- Created by: Mark Burnett, Barry Poznick and John Stevens
- Original work: Are You Smarter than a 5th Grader? (American game show)
- Owner: MGM Television
- Years: 2007–present

Films and television
- Television series: Are You Smarter than a 5th Grader? (see international versions)

Miscellaneous
- Genre: Game show
- First aired: 27 February 2007; 19 years ago

= Are You Smarter than a 5th Grader? =

Game show franchise

Are You Smarter than a 5th Grader? is a game show franchise that was co-created and produced by Mark Burnett, Barry Poznick and John Stevens. Adult contestants answer questions, as if they came from an elementary grade school quiz. The original American version debuted on the Fox Broadcasting network on February 27, 2007, with host Jeff Foxworthy, airing on Fox until 2009, as a syndicated TV series between 2009 and 2011, and then revived on Fox in 2015, and again on Nickelodeon in 2019, with new host, John Cena. The Are You Smarter than a 5th Grader? format has since been replicated in several other countries, some versions under the same title, and some under modified ones.

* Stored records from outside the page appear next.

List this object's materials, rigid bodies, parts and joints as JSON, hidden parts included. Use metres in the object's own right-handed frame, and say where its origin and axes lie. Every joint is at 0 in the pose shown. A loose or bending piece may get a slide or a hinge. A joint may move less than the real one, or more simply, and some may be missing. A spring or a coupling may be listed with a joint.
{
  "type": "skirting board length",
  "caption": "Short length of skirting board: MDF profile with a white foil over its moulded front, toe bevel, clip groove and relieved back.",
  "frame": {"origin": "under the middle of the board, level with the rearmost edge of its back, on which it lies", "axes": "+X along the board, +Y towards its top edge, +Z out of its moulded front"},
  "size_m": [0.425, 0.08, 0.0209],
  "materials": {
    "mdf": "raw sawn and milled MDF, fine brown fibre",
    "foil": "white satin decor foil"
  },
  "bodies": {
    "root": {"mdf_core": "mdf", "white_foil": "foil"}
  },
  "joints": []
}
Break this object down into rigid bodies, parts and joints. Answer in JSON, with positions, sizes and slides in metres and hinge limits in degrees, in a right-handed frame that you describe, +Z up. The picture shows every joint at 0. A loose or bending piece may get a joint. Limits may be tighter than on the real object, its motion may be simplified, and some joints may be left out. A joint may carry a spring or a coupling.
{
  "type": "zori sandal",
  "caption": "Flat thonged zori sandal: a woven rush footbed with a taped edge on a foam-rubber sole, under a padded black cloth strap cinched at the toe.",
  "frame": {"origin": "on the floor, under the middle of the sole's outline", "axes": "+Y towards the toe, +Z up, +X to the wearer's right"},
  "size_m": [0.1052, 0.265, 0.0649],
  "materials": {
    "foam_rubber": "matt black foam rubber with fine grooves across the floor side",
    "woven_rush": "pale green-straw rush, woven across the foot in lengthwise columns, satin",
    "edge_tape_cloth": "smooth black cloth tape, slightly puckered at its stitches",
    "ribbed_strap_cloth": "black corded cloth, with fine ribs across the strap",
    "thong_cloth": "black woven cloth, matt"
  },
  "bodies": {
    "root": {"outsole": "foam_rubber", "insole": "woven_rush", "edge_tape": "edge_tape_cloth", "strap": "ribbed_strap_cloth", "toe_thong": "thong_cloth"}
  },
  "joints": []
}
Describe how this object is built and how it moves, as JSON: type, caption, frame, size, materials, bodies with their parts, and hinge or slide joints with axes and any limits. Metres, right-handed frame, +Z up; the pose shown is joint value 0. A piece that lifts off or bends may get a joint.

In 2013, the show appeared in TV Guides list of the 60 greatest game shows ever.

==Gameplay==

Each game is played by a single contestant, who earns money incrementally, based on a payout ladder, by answering simple trivia questions, with the game themed as a school quiz. The following description of the show is based primarily on the American version, of Are You Smarter than a 5th Grader?, though the general format applies to all international versions.

The game relies on the premise that an adult would not know the information generally taught in elementary school because it is rarely used in adult life by the type of person chosen to be a contestant. Therefore, the show is essentially a test to see how much an adult has retained since graduating elementary school. The show also derives its humor by occasionally displaying the contestant's educational attainment, implying that in spite of that, they struggle to answer some questions.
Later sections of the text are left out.